▼

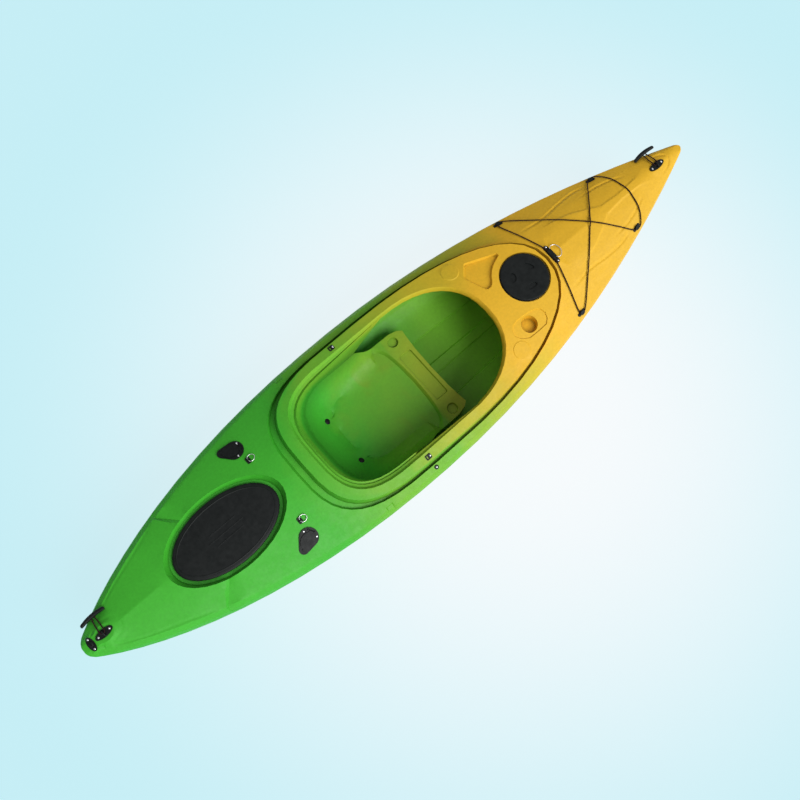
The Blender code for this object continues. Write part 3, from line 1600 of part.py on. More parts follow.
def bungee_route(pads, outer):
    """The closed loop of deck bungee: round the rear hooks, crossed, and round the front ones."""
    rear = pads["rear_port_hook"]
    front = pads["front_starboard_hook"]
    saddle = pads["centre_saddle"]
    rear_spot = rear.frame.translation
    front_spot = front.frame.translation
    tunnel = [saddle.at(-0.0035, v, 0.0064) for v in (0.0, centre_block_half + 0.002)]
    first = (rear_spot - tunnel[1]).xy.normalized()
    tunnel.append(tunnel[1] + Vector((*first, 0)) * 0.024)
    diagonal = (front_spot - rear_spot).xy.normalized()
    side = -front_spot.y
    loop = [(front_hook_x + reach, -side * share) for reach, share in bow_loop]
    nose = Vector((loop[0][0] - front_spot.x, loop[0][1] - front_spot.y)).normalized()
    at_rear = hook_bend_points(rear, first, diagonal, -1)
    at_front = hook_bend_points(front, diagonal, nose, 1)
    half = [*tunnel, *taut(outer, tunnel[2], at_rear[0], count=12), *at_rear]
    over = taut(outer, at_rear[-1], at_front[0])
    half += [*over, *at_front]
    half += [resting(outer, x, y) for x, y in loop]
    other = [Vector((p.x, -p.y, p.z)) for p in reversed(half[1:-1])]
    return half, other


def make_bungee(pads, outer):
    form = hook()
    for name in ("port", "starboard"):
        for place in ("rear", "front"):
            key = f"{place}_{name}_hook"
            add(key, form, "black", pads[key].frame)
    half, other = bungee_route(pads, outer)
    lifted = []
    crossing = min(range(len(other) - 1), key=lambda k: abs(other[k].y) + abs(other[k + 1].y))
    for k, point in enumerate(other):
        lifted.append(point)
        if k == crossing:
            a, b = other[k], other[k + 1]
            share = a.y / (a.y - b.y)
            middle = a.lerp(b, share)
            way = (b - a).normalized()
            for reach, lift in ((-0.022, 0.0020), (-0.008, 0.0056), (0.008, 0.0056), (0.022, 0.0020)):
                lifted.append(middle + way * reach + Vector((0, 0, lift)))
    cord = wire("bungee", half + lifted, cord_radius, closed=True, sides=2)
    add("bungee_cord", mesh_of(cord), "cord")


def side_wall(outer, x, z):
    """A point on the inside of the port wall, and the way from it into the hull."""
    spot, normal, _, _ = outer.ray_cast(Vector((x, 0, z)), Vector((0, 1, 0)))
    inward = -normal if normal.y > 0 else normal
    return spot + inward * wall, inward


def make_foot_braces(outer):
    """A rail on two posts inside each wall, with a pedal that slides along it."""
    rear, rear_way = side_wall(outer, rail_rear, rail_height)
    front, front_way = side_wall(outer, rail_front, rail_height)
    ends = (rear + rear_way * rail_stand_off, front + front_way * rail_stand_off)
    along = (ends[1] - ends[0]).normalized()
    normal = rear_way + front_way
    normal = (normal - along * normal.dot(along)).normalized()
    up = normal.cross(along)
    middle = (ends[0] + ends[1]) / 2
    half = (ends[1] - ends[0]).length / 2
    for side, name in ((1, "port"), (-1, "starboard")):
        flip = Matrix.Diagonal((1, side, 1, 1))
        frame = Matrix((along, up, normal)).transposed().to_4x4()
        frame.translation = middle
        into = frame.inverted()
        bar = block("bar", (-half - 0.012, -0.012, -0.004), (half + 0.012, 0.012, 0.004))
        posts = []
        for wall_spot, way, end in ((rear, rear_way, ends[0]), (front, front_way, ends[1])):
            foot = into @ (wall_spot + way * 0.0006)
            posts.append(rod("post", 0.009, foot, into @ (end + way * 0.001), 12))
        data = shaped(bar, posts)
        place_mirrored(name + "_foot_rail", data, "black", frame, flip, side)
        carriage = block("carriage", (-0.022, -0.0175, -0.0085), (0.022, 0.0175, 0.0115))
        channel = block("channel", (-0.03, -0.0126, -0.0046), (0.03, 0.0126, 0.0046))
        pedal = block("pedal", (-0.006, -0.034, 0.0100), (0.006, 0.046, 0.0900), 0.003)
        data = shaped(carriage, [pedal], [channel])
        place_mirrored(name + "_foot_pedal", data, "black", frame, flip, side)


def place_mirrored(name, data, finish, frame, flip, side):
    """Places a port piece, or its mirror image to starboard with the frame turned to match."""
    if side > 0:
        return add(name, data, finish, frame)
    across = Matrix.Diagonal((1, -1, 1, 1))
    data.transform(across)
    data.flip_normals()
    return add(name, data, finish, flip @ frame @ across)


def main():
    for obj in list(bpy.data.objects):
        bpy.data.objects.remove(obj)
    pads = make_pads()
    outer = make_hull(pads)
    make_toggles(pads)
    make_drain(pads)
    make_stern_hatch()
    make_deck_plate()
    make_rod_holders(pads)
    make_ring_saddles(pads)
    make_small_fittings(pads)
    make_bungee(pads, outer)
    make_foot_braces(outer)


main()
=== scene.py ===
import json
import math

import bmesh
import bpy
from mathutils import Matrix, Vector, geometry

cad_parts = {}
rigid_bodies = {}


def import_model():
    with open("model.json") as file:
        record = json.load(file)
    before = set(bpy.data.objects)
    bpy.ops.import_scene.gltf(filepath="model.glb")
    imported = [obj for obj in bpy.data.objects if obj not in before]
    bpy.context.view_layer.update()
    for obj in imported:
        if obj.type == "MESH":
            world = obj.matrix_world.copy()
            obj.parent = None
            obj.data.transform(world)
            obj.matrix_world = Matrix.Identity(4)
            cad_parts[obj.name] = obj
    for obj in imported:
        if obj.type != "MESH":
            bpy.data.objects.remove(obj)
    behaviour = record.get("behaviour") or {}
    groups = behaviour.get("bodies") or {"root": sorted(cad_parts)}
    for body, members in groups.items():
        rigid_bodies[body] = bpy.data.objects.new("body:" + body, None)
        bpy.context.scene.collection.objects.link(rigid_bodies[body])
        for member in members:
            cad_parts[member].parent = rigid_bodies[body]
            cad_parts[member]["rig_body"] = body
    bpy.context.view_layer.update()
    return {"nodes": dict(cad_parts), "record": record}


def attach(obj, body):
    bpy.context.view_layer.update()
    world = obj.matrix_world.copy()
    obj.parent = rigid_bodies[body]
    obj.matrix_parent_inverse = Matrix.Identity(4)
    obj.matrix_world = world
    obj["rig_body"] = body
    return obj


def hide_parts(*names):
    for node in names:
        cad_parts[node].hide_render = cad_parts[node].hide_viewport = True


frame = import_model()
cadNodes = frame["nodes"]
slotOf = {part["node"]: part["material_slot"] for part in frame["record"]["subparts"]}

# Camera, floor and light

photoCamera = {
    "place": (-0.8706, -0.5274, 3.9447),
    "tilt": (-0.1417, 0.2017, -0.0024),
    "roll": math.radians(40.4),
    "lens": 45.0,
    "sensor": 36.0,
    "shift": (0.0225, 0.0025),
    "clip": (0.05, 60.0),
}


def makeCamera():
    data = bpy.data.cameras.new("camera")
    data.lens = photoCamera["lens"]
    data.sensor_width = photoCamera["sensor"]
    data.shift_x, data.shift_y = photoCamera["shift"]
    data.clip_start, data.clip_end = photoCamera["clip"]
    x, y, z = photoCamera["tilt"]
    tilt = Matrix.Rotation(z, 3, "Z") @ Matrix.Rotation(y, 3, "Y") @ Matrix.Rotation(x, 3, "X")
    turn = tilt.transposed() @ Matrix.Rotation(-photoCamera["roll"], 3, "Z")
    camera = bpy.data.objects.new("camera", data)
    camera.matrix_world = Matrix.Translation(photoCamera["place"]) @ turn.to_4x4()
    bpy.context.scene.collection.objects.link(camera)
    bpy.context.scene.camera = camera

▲

> _Exercise objective_
Exact duplication is required for the lines above, from the line that contains "make_stern_hatch()" to the line that contains "obj.matrix_world = Matrix.Identity(4)", inclusive; omit all others.

> _Reply to the task_
    make_stern_hatch()
    make_deck_plate()
    make_rod_holders(pads)
    make_ring_saddles(pads)
    make_small_fittings(pads)
    make_bungee(pads, outer)
    make_foot_braces(outer)


main()
=== scene.py ===
import json
import math

import bmesh
import bpy
from mathutils import Matrix, Vector, geometry

cad_parts = {}
rigid_bodies = {}


def import_model():
    with open("model.json") as file:
        record = json.load(file)
    before = set(bpy.data.objects)
    bpy.ops.import_scene.gltf(filepath="model.glb")
    imported = [obj for obj in bpy.data.objects if obj not in before]
    bpy.context.view_layer.update()
    for obj in imported:
        if obj.type == "MESH":
            world = obj.matrix_world.copy()
            obj.parent = None
            obj.data.transform(world)
            obj.matrix_world = Matrix.Identity(4)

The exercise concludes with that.